Prof. Kaelin expressed his hope that this Guide serves as an inspiration to other regions vulnerable and prone to the devastating effects of disasters and climate change. There were already plans underway to commence, with the support of IOM, a similar process in the context of the South American Regional Conference on Migration (CSM).
Prof. Kaelin concluded by saying that the Global Compact on Migration will provide a unique opportunity to address the issue of migration as a mechanism to cope with climate change. Voluntary migration has the potential to allow people living in areas exposed to adverse impacts of climate change to make their own choices and avoid situations that otherwise may result in a humanitarian crisis and displacement in the future. He said that the Global Compact on Migration would be incomplete and lack in relevance if it failed to provide solid guidance on migration as a tool to adapt and cope with climate change and establish a consensus on how best to facilitate and manage such migration.
UNHCR intervened from the floor to stress the importance of the international community to tackle climate change and the impacts on human mobility it had. The speaker, Ms. Ellen Hansen, called for collaboration and pointed to the need to seize the political momentum coming from the New York Declaration and the Launch of the Platform on Disaster Displacement.

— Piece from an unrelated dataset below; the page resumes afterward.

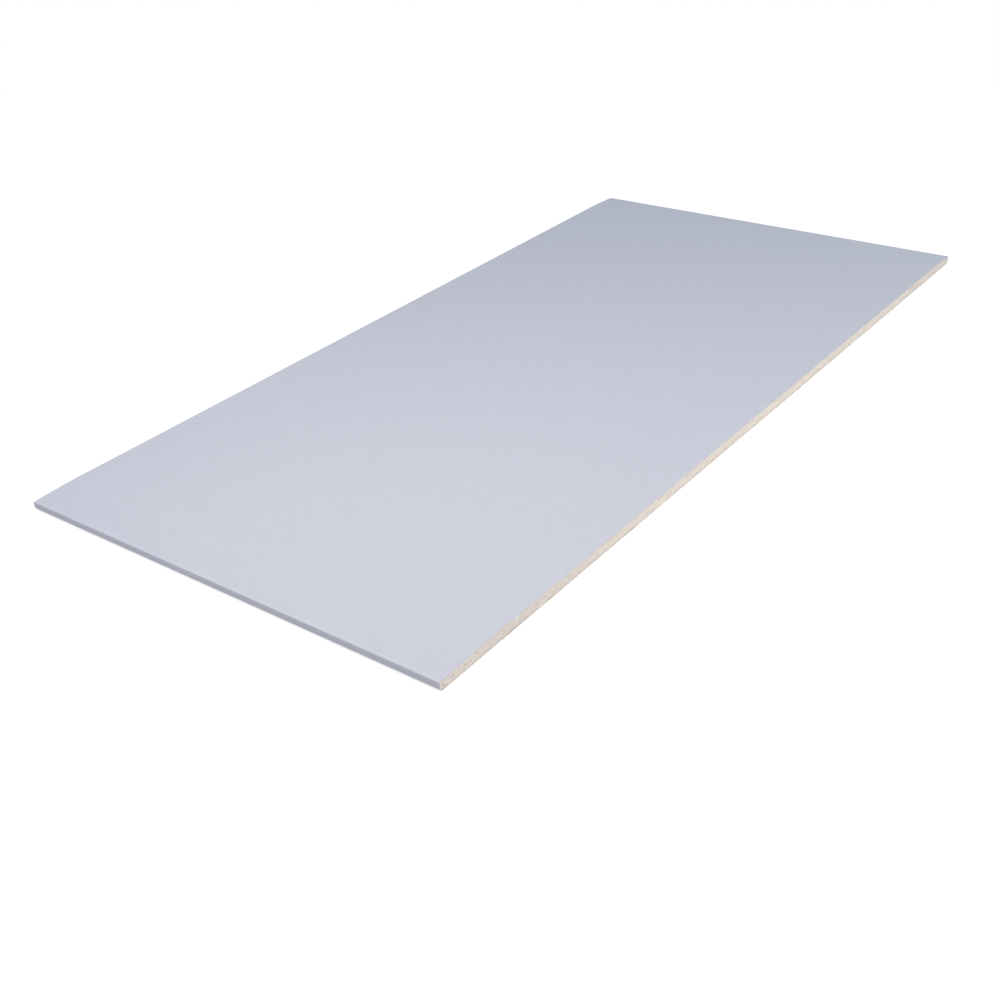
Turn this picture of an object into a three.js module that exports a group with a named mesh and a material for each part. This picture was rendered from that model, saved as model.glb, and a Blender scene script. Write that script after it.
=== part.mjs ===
// Drywall sheet: paper-faced gypsum board lying flat, face up, with two tapered bound edges and two sawn sides.
// X runs from one bound edge to the other, Y from one sawn side to the other, Z up from the back paper.
// The origin is the middle of the underside. Lengths are in millimetres.
import * as THREE from 'three';

// Driving dimensions
const boardWidth = 1200;          // X, between the two bound edges
const cutLength = 600;            // Y, between the two sawn sides
const boardThickness = 12.5;      // Z, outside of the back paper to outside of the face paper
const facePaperThickness = 0.4;
const backPaperThickness = 0.4;
const taperWidth = 50;            // the face starts to fall this far in from a bound edge
const taperDepth = 2;             // and has fallen this much where it meets the edge
const shoulderRadius = 200;       // soft bend where the fall starts
const faceArrisRadius = 1.2;      // outside of the face paper as it turns down the edge
const backArrisRadius = 4;        // outside of the face paper as it turns under the board
const turnInWidth = 22;           // face paper folded under the board, from the edge inwards
const bareStripWidth = 3.5;       // part of the turn-in that the back paper leaves uncovered
const arcDivisions = 4;           // every bend has twice as many facets

// Sizes worked out from them
const edgeX = boardWidth / 2;
const turnInX = edgeX - turnInWidth;
const taperAngle = Math.atan(taperDepth / taperWidth);
const right = 0;
const up = Math.PI / 2;
const left = Math.PI;
const down = -Math.PI / 2;

// Height of the tapered face at a distance from the middle of the board
function taperHeight(x) {
  return boardThickness - (x - (edgeX - taperWidth)) * Math.tan(taperAngle);
}

// The three bends at one edge, as the centre and outside radius of each arc
const shoulder = {
  x: edgeX - taperWidth - shoulderRadius * Math.tan(taperAngle / 2),
  z: boardThickness - shoulderRadius,
  radius: shoulderRadius,
};
const faceArris = {
  x: edgeX - faceArrisRadius,
  z: taperHeight(edgeX - faceArrisRadius) - faceArrisRadius / Math.cos(taperAngle),
  radius: faceArrisRadius,
};
const backArris = {
  x: edgeX - backArrisRadius,
  z: backPaperThickness + backArrisRadius,
  radius: backArrisRadius,
};

// Points along the face paper's skin at a depth below its outside. The line runs from the end of the turn-in
// under the left edge, round that edge, over the face, round the right edge and in to the other turn-in.
// Bends stay concentric, so two depths have matching points and the paper keeps its thickness.
function skinLine(depth) {
  const line = new THREE.Path();
  const bend = (side, arc, from, to) => {
    line.absarc(side * arc.x, arc.z, arc.radius - depth, from, to, true);
  };
  bend(-1, backArris, down, left);
  bend(-1, faceArris, left, up + taperAngle);
  bend(-1, shoulder, up + taperAngle, up);
  bend(1, shoulder, up, up - taperAngle);
  bend(1, faceArris, up - taperAngle, right);
  bend(1, backArris, right, down);
  const turnInEnd = (side) => new THREE.Vector2(side * turnInX, backPaperThickness + depth);
  return [turnInEnd(-1), ...line.getPoints(arcDivisions), turnInEnd(1)];
}

// A section drawn in X and Z becomes a piece that runs the whole way between the sawn sides
function runBetweenCuts(outline) {
  const section = new THREE.Shape(outline);
  const geometry = new THREE.ExtrudeGeometry(section, { depth: cutLength, bevelEnabled: false });
  geometry.rotateX(Math.PI / 2);
  geometry.translate(0, cutLength / 2, 0);
  return geometry;
}

function piece(name, outline, look) {
  const mesh = new THREE.Mesh(runBetweenCuts(outline), new THREE.MeshStandardMaterial(look));
  mesh.name = name;
  return mesh;
}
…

The last panelist, Prof. Kjellstrom, unveiled his background as medical doctor and mechanical engineer before presenting on technical and health issues as impacts of climate change. He called for the inclusion of scientists and researchers into these important debates. There was still not enough knowledge on the relationship between climate change and human health, animal health and other topics. Links between scientific communities and policy makers were often weak.
Based on his research, he could predict that very soon, large numbers of people will need to move out of their habitual places of residence simply because the temperatures are going to rise to a point where one cannot live, or work to produce food, in certain places anymore. An optimistic estimate was, if the 1.5 degree goal could be kept, that “only” 100 million people were going to be displaced in the coming years due to increasing heat.
Prof. Kjellstrom made a call for work at national level both in small and large countries to see the likely impact of various climate change risks or hazards, extreme weather increasing in frequency and anticipate migration pressures.